Goal -> Extract all of the data and reproduce it precisely.

────

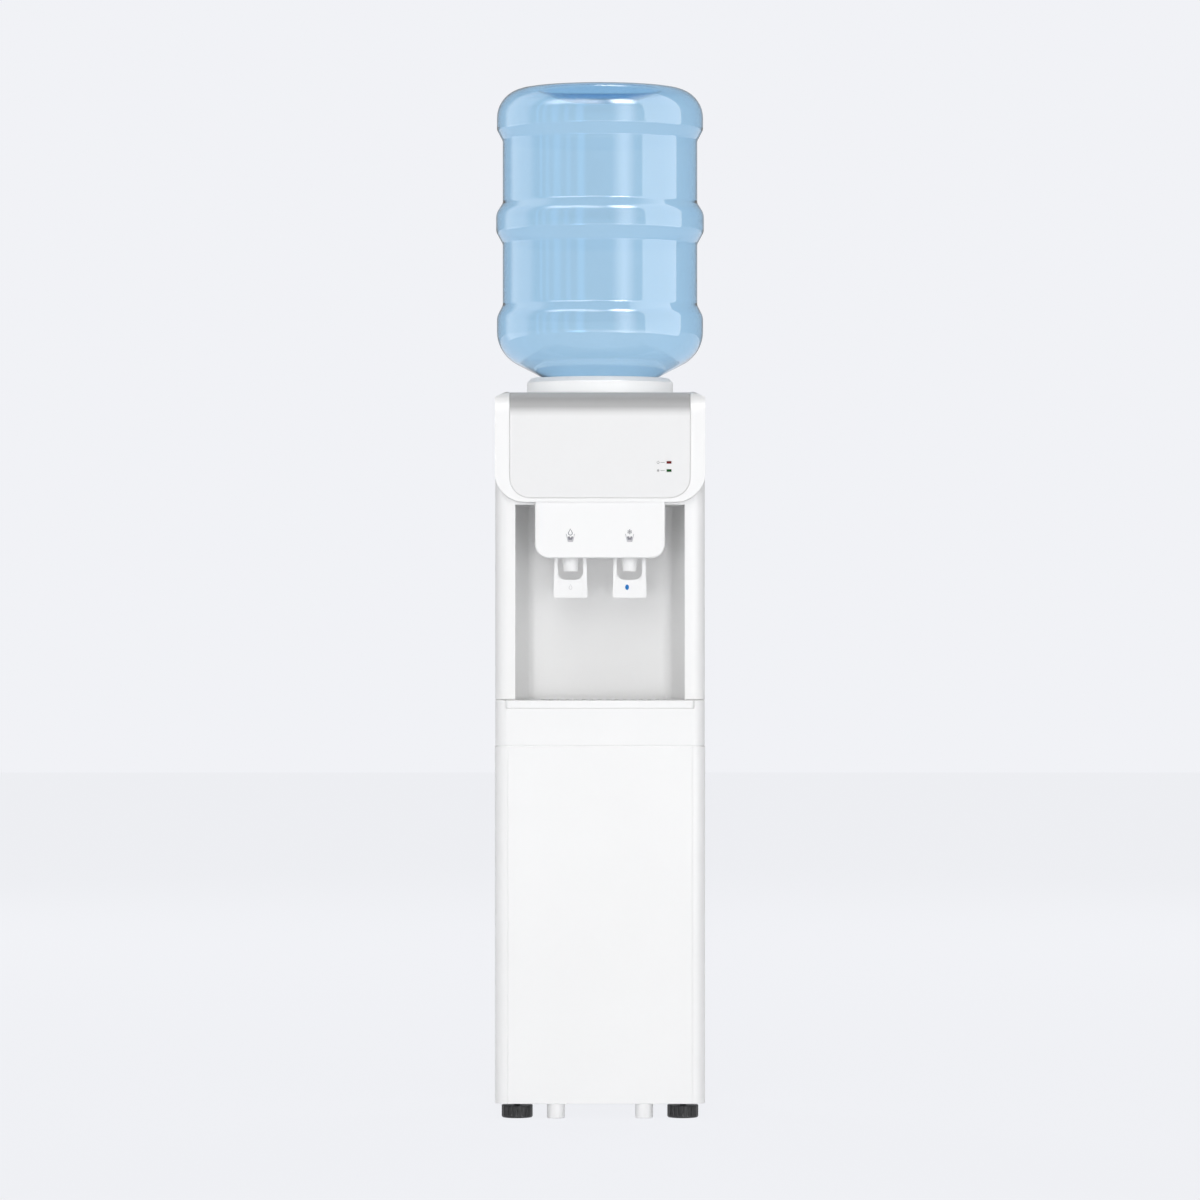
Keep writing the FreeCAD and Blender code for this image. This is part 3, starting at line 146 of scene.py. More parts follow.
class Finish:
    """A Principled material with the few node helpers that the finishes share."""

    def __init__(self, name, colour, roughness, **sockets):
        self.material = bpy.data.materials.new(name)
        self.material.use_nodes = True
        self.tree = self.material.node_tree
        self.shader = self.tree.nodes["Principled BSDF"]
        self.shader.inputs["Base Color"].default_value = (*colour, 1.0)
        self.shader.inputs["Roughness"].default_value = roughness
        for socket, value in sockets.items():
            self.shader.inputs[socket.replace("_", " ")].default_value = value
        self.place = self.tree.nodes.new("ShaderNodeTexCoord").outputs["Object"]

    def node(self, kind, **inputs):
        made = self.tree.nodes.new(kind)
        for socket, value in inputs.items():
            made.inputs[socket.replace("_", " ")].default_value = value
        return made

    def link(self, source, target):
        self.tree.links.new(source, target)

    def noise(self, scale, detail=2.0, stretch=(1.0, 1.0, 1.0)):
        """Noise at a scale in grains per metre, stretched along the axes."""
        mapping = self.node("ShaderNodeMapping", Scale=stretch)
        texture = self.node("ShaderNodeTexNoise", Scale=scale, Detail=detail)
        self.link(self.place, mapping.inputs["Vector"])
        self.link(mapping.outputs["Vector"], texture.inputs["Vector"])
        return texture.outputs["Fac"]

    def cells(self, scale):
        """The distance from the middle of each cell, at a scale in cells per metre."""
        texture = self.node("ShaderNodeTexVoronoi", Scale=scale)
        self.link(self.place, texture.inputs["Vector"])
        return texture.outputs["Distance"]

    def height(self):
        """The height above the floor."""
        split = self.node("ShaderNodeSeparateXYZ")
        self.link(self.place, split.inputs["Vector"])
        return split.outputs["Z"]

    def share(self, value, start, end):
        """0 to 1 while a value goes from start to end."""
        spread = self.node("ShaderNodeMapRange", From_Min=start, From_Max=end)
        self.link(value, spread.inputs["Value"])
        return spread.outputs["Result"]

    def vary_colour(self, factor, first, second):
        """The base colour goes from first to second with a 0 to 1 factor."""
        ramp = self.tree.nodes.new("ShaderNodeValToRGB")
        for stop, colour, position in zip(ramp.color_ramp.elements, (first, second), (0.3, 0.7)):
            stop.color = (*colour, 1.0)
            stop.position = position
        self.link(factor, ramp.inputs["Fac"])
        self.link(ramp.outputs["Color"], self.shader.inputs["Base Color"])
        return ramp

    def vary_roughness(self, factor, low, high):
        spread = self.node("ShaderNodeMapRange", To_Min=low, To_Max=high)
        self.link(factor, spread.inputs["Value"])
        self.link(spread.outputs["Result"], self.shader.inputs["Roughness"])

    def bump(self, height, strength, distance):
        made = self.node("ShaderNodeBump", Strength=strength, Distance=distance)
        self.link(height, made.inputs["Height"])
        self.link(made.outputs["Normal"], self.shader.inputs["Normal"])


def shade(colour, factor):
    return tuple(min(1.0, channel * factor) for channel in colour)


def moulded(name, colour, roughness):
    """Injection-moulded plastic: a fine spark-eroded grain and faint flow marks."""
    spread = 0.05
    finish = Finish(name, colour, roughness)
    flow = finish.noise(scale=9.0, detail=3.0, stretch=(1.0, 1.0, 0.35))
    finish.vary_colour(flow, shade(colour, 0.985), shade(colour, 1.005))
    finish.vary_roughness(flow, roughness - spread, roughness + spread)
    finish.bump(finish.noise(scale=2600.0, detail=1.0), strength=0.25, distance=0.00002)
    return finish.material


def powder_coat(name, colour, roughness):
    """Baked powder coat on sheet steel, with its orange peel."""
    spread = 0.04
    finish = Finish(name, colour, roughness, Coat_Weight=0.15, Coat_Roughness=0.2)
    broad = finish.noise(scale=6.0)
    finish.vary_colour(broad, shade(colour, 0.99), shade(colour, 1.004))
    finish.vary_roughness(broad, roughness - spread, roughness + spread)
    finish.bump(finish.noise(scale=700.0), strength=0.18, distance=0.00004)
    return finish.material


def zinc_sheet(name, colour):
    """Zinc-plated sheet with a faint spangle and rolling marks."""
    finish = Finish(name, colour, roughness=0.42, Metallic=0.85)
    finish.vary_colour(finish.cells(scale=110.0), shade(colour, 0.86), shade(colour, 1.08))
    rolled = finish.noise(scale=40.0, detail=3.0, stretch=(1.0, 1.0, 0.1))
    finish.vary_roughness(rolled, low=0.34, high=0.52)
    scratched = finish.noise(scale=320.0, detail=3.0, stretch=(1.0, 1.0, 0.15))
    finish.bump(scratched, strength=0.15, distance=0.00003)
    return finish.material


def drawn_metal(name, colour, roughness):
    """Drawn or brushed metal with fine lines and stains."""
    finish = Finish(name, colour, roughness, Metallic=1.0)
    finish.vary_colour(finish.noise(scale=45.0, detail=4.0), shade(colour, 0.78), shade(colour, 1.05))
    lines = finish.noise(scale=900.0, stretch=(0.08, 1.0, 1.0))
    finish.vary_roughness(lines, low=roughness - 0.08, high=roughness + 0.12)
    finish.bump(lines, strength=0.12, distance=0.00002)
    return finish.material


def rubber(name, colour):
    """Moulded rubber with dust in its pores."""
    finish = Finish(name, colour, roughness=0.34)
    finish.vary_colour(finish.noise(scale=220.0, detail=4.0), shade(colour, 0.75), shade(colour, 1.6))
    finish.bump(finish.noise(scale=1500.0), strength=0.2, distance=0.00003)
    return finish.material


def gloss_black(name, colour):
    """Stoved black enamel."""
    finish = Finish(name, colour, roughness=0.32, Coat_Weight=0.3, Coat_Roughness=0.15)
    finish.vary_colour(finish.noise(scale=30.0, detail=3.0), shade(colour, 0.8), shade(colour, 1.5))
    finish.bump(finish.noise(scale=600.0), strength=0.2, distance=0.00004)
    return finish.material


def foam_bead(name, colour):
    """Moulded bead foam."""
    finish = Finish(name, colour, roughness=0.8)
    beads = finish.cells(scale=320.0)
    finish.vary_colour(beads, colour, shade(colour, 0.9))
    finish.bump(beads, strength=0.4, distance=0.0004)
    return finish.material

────

Task result ->
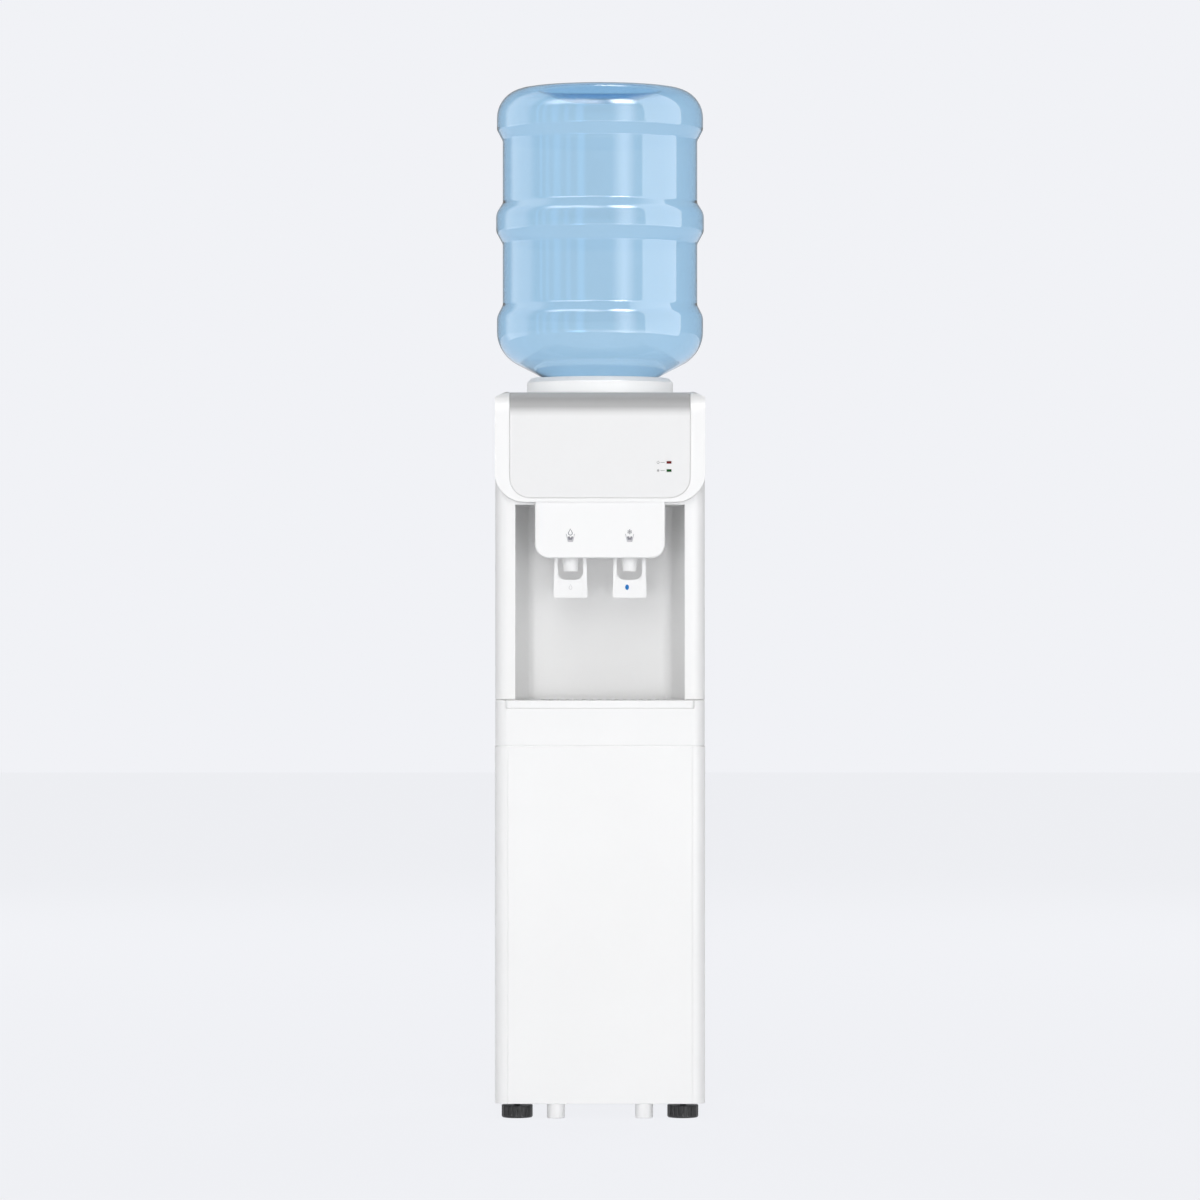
Keep writing the FreeCAD and Blender code for this image. This is part 3, starting at line 146 of scene.py. More parts follow.
class Finish:
    """A Principled material with the few node helpers that the finishes share."""

    def __init__(self, name, colour, roughness, **sockets):
        self.material = bpy.data.materials.new(name)
        self.material.use_nodes = True
        self.tree = self.material.node_tree
        self.shader = self.tree.nodes["Principled BSDF"]
        self.shader.inputs["Base Color"].default_value = (*colour, 1.0)
        self.shader.inputs["Roughness"].default_value = roughness
        for socket, value in sockets.items():
            self.shader.inputs[socket.replace("_", " ")].default_value = value
        self.place = self.tree.nodes.new("ShaderNodeTexCoord").outputs["Object"]

    def node(self, kind, **inputs):
        made = self.tree.nodes.new(kind)
        for socket, value in inputs.items():
            made.inputs[socket.replace("_", " ")].default_value = value
        return made

    def link(self, source, target):
        self.tree.links.new(source, target)

    def noise(self, scale, detail=2.0, stretch=(1.0, 1.0, 1.0)):
        """Noise at a scale in grains per metre, stretched along the axes."""
        mapping = self.node("ShaderNodeMapping", Scale=stretch)
        texture = self.node("ShaderNodeTexNoise", Scale=scale, Detail=detail)
        self.link(self.place, mapping.inputs["Vector"])
        self.link(mapping.outputs["Vector"], texture.inputs["Vector"])
        return texture.outputs["Fac"]

    def cells(self, scale):
        """The distance from the middle of each cell, at a scale in cells per metre."""
        texture = self.node("ShaderNodeTexVoronoi", Scale=scale)
        self.link(self.place, texture.inputs["Vector"])
        return texture.outputs["Distance"]

    def height(self):
        """The height above the floor."""
        split = self.node("ShaderNodeSeparateXYZ")
        self.link(self.place, split.inputs["Vector"])
        return split.outputs["Z"]

    def share(self, value, start, end):
        """0 to 1 while a value goes from start to end."""
        spread = self.node("ShaderNodeMapRange", From_Min=start, From_Max=end)
        self.link(value, spread.inputs["Value"])
        return spread.outputs["Result"]

    def vary_colour(self, factor, first, second):
        """The base colour goes from first to second with a 0 to 1 factor."""
        ramp = self.tree.nodes.new("ShaderNodeValToRGB")
        for stop, colour, position in zip(ramp.color_ramp.elements, (first, second), (0.3, 0.7)):
            stop.color = (*colour, 1.0)
            stop.position = position
        self.link(factor, ramp.inputs["Fac"])
        self.link(ramp.outputs["Color"], self.shader.inputs["Base Color"])
        return ramp

    def vary_roughness(self, factor, low, high):
        spread = self.node("ShaderNodeMapRange", To_Min=low, To_Max=high)
        self.link(factor, spread.inputs["Value"])
        self.link(spread.outputs["Result"], self.shader.inputs["Roughness"])

    def bump(self, height, strength, distance):
        made = self.node("ShaderNodeBump", Strength=strength, Distance=distance)
        self.link(height, made.inputs["Height"])
        self.link(made.outputs["Normal"], self.shader.inputs["Normal"])


def shade(colour, factor):
    return tuple(min(1.0, channel * factor) for channel in colour)


def moulded(name, colour, roughness):
    """Injection-moulded plastic: a fine spark-eroded grain and faint flow marks."""
    spread = 0.05
    finish = Finish(name, colour, roughness)
    flow = finish.noise(scale=9.0, detail=3.0, stretch=(1.0, 1.0, 0.35))
    finish.vary_colour(flow, shade(colour, 0.985), shade(colour, 1.005))
    finish.vary_roughness(flow, roughness - spread, roughness + spread)
    finish.bump(finish.noise(scale=2600.0, detail=1.0), strength=0.25, distance=0.00002)
    return finish.material


def powder_coat(name, colour, roughness):
    """Baked powder coat on sheet steel, with its orange peel."""
    spread = 0.04
    finish = Finish(name, colour, roughness, Coat_Weight=0.15, Coat_Roughness=0.2)
    broad = finish.noise(scale=6.0)
    finish.vary_colour(broad, shade(colour, 0.99), shade(colour, 1.004))
    finish.vary_roughness(broad, roughness - spread, roughness + spread)
    finish.bump(finish.noise(scale=700.0), strength=0.18, distance=0.00004)
    return finish.material


def zinc_sheet(name, colour):
    """Zinc-plated sheet with a faint spangle and rolling marks."""
    finish = Finish(name, colour, roughness=0.42, Metallic=0.85)
    finish.vary_colour(finish.cells(scale=110.0), shade(colour, 0.86), shade(colour, 1.08))
    rolled = finish.noise(scale=40.0, detail=3.0, stretch=(1.0, 1.0, 0.1))
    finish.vary_roughness(rolled, low=0.34, high=0.52)
    scratched = finish.noise(scale=320.0, detail=3.0, stretch=(1.0, 1.0, 0.15))
    finish.bump(scratched, strength=0.15, distance=0.00003)
    return finish.material


def drawn_metal(name, colour, roughness):
    """Drawn or brushed metal with fine lines and stains."""
    finish = Finish(name, colour, roughness, Metallic=1.0)
    finish.vary_colour(finish.noise(scale=45.0, detail=4.0), shade(colour, 0.78), shade(colour, 1.05))
    lines = finish.noise(scale=900.0, stretch=(0.08, 1.0, 1.0))
    finish.vary_roughness(lines, low=roughness - 0.08, high=roughness + 0.12)
    finish.bump(lines, strength=0.12, distance=0.00002)
    return finish.material


def rubber(name, colour):
    """Moulded rubber with dust in its pores."""
    finish = Finish(name, colour, roughness=0.34)
    finish.vary_colour(finish.noise(scale=220.0, detail=4.0), shade(colour, 0.75), shade(colour, 1.6))
    finish.bump(finish.noise(scale=1500.0), strength=0.2, distance=0.00003)
    return finish.material


def gloss_black(name, colour):
    """Stoved black enamel."""
    finish = Finish(name, colour, roughness=0.32, Coat_Weight=0.3, Coat_Roughness=0.15)
    finish.vary_colour(finish.noise(scale=30.0, detail=3.0), shade(colour, 0.8), shade(colour, 1.5))
    finish.bump(finish.noise(scale=600.0), strength=0.2, distance=0.00004)
    return finish.material


def foam_bead(name, colour):
    """Moulded bead foam."""
    finish = Finish(name, colour, roughness=0.8)
    beads = finish.cells(scale=320.0)
    finish.vary_colour(beads, colour, shade(colour, 0.9))
    finish.bump(beads, strength=0.4, distance=0.0004)
    return finish.material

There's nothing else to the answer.